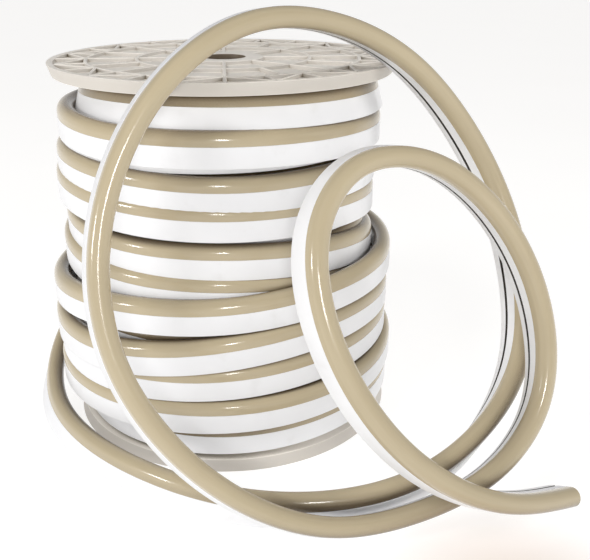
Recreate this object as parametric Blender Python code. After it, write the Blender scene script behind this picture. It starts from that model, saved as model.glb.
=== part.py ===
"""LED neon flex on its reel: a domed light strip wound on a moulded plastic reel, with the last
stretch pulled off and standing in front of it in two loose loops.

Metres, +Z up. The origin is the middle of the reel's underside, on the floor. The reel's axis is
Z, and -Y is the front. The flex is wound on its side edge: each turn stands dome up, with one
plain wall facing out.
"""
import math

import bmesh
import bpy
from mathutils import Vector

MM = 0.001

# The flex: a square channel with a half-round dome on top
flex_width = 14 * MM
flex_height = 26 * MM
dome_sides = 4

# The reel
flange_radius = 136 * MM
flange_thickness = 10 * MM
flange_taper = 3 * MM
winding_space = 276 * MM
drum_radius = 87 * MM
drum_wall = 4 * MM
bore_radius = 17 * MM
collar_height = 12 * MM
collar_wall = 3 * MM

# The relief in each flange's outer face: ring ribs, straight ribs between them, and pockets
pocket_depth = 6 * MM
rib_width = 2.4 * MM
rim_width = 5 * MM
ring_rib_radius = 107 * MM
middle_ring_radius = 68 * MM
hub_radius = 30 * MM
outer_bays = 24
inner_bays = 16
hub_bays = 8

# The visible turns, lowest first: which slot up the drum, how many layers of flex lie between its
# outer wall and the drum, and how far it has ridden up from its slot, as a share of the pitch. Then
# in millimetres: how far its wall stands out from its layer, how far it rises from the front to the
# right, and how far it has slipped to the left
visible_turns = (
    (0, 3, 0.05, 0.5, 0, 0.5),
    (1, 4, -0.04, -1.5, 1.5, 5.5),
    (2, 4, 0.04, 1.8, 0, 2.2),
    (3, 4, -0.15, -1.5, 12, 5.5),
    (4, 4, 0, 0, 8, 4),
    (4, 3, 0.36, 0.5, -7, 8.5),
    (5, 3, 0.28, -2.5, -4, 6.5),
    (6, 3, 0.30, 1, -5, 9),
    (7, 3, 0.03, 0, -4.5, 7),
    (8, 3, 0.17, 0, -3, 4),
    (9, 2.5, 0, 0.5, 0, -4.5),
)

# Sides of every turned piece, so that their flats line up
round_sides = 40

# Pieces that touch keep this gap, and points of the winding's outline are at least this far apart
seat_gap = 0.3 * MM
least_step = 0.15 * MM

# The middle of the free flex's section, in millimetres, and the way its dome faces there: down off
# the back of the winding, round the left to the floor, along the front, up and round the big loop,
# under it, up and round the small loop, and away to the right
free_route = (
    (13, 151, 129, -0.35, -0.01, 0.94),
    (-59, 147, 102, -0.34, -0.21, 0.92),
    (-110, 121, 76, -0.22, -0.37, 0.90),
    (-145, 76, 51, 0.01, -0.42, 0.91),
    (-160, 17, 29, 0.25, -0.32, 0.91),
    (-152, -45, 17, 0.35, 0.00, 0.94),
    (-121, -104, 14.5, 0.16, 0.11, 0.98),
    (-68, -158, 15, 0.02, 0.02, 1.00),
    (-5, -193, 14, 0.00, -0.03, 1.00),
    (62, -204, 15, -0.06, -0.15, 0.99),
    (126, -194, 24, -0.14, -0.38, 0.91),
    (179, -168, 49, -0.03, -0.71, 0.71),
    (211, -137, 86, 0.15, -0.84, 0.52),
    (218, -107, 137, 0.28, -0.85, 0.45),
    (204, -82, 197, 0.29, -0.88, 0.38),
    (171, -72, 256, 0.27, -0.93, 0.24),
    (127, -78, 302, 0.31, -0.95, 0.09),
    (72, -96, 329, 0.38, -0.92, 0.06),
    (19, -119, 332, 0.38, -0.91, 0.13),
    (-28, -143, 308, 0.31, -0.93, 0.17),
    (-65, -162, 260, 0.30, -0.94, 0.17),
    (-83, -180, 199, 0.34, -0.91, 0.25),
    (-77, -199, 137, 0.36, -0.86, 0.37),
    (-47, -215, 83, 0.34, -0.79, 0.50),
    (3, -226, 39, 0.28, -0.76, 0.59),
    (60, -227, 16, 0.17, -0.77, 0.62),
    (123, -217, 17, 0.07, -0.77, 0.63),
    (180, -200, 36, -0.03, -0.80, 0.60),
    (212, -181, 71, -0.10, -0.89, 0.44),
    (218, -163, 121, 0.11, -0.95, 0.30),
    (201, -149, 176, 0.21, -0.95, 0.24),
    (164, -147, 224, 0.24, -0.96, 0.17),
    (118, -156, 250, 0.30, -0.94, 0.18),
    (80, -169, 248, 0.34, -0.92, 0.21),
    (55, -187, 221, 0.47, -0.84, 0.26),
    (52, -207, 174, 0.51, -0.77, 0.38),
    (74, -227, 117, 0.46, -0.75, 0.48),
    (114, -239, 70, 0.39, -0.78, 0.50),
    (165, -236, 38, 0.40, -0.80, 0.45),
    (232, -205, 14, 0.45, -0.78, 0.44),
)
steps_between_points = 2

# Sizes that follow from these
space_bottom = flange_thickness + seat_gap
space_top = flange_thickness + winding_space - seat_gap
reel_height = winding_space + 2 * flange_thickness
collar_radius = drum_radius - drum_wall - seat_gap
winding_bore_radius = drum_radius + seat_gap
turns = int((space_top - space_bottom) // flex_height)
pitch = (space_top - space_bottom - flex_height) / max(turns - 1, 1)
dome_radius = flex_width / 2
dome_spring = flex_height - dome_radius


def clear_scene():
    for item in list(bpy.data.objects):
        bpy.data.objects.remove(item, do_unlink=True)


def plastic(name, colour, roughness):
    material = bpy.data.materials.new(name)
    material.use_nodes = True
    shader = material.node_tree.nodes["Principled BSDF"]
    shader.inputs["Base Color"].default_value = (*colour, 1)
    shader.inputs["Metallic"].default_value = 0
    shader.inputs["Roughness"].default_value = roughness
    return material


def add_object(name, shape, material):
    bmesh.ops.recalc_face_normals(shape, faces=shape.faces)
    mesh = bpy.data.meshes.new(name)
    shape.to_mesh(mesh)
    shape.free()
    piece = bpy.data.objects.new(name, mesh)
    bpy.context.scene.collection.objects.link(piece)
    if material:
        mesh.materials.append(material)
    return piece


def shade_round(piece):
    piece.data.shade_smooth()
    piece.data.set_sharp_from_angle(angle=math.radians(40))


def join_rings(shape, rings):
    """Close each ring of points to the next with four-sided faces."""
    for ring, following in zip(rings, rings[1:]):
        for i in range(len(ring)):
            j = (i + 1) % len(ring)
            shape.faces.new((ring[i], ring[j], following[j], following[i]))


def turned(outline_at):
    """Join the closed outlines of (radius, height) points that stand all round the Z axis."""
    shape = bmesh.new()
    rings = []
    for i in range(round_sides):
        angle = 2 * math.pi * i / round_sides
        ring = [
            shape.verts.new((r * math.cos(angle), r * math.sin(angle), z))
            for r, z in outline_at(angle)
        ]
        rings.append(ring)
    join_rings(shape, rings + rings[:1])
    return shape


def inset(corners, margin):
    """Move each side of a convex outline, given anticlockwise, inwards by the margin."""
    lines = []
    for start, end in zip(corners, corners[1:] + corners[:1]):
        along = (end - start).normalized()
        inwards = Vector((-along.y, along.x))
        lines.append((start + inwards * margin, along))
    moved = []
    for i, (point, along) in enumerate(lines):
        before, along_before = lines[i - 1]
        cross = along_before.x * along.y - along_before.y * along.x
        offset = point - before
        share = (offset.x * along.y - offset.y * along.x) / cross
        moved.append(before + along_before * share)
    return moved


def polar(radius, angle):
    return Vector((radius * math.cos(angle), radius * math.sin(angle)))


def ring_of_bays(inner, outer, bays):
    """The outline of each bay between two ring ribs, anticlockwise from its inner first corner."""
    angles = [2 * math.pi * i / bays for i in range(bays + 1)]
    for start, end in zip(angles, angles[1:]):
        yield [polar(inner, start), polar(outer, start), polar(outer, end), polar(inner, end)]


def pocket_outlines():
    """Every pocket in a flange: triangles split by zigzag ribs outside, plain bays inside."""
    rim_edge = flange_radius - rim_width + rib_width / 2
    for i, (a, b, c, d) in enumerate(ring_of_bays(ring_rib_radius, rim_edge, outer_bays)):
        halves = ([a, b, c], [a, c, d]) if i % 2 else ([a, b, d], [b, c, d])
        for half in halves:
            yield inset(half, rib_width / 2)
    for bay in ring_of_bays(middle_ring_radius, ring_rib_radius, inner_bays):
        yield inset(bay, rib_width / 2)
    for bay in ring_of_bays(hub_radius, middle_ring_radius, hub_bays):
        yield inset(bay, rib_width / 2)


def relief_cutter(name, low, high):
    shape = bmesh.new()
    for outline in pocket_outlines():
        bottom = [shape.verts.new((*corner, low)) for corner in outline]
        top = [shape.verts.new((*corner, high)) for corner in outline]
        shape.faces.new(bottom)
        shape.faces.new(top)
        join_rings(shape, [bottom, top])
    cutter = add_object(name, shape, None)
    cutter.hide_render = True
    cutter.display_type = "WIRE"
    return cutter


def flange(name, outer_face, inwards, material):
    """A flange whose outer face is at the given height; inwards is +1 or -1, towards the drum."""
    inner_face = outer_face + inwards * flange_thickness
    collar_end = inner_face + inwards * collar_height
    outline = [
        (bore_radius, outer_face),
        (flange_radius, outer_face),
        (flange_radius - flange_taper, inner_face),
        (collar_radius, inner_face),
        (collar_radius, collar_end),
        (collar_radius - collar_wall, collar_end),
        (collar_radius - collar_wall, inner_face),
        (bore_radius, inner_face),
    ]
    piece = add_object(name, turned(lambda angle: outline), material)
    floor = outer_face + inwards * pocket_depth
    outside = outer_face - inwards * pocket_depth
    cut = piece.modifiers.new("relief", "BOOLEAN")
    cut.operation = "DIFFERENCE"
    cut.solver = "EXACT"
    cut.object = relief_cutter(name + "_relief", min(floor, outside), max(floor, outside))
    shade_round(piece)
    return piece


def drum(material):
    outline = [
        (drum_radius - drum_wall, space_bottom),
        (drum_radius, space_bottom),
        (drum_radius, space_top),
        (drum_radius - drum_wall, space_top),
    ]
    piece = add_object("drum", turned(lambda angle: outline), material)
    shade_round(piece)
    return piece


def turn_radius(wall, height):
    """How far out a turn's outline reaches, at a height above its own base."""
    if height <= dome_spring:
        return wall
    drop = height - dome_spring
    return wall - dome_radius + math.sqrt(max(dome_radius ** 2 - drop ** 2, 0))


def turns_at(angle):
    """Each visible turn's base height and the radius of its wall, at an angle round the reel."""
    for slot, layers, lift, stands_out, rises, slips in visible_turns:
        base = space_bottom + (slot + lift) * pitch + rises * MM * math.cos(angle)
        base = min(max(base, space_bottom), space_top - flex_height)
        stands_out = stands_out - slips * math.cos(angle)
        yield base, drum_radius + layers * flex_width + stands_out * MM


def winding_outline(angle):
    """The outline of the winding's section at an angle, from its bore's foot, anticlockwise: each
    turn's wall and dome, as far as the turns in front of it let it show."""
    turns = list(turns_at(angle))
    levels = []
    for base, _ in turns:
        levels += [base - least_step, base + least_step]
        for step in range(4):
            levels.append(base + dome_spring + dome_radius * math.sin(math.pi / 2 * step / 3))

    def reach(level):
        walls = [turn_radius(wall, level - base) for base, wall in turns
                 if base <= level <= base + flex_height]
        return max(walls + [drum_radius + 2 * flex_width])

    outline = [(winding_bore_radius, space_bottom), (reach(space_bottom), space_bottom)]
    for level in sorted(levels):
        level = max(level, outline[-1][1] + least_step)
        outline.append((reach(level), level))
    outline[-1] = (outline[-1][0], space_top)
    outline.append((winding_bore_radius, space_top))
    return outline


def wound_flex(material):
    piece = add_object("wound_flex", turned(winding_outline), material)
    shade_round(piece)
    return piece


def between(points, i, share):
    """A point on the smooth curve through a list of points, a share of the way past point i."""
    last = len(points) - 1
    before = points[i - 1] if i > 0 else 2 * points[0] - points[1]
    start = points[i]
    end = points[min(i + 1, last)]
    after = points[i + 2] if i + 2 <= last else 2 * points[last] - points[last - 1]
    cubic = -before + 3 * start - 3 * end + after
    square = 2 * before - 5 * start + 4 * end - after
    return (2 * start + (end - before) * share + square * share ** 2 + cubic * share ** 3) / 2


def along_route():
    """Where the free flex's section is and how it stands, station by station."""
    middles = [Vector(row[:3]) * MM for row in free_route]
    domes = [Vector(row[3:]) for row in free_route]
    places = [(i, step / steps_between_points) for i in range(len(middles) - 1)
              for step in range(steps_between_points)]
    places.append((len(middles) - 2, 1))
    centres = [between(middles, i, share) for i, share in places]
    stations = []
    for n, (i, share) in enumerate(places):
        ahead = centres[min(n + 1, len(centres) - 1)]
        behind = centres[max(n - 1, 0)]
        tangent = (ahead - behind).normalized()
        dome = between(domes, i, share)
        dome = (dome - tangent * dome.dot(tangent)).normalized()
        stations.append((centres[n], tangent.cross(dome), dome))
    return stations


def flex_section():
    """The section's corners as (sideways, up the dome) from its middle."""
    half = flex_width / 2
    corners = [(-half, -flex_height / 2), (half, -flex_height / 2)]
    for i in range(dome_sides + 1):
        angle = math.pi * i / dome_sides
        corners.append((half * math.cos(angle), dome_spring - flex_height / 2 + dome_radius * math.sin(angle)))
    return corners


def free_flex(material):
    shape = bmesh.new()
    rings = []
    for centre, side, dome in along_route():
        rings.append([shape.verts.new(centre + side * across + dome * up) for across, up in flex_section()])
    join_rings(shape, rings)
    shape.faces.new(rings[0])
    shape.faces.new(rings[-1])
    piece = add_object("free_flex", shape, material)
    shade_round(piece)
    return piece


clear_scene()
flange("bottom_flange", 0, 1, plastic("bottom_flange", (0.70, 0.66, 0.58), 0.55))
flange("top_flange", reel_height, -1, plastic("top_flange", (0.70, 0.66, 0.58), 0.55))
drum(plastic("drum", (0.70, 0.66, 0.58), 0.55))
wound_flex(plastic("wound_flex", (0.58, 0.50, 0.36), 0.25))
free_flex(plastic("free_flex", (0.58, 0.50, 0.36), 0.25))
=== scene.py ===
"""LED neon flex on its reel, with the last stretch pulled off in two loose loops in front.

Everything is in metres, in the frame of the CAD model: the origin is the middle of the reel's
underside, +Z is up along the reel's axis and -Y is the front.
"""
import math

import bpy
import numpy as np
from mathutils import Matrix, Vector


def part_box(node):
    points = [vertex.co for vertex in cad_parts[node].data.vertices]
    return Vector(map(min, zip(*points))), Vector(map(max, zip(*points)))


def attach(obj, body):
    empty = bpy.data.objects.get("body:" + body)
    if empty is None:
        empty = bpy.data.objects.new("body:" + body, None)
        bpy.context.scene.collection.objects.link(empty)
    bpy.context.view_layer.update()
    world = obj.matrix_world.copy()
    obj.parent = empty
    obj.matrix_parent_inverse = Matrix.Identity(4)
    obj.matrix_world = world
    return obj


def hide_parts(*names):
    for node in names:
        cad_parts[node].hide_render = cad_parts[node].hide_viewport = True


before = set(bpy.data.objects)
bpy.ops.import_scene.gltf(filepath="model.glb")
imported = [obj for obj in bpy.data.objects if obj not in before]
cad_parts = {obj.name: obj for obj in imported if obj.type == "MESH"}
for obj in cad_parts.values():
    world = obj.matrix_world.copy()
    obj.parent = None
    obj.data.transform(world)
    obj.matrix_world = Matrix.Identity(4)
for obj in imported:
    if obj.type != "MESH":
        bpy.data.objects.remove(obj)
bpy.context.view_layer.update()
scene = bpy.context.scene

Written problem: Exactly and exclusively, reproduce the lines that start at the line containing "shape.faces.new(rings[0])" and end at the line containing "points = [vertex.co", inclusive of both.

Completed exercise:
    shape.faces.new(rings[0])
    shape.faces.new(rings[-1])
    piece = add_object("free_flex", shape, material)
    shade_round(piece)
    return piece


clear_scene()
flange("bottom_flange", 0, 1, plastic("bottom_flange", (0.70, 0.66, 0.58), 0.55))
flange("top_flange", reel_height, -1, plastic("top_flange", (0.70, 0.66, 0.58), 0.55))
drum(plastic("drum", (0.70, 0.66, 0.58), 0.55))
wound_flex(plastic("wound_flex", (0.58, 0.50, 0.36), 0.25))
free_flex(plastic("free_flex", (0.58, 0.50, 0.36), 0.25))
=== scene.py ===
"""LED neon flex on its reel, with the last stretch pulled off in two loose loops in front.

Everything is in metres, in the frame of the CAD model: the origin is the middle of the reel's
underside, +Z is up along the reel's axis and -Y is the front.
"""
import math

import bpy
import numpy as np
from mathutils import Matrix, Vector


def part_box(node):
    points = [vertex.co for vertex in cad_parts[node].data.vertices]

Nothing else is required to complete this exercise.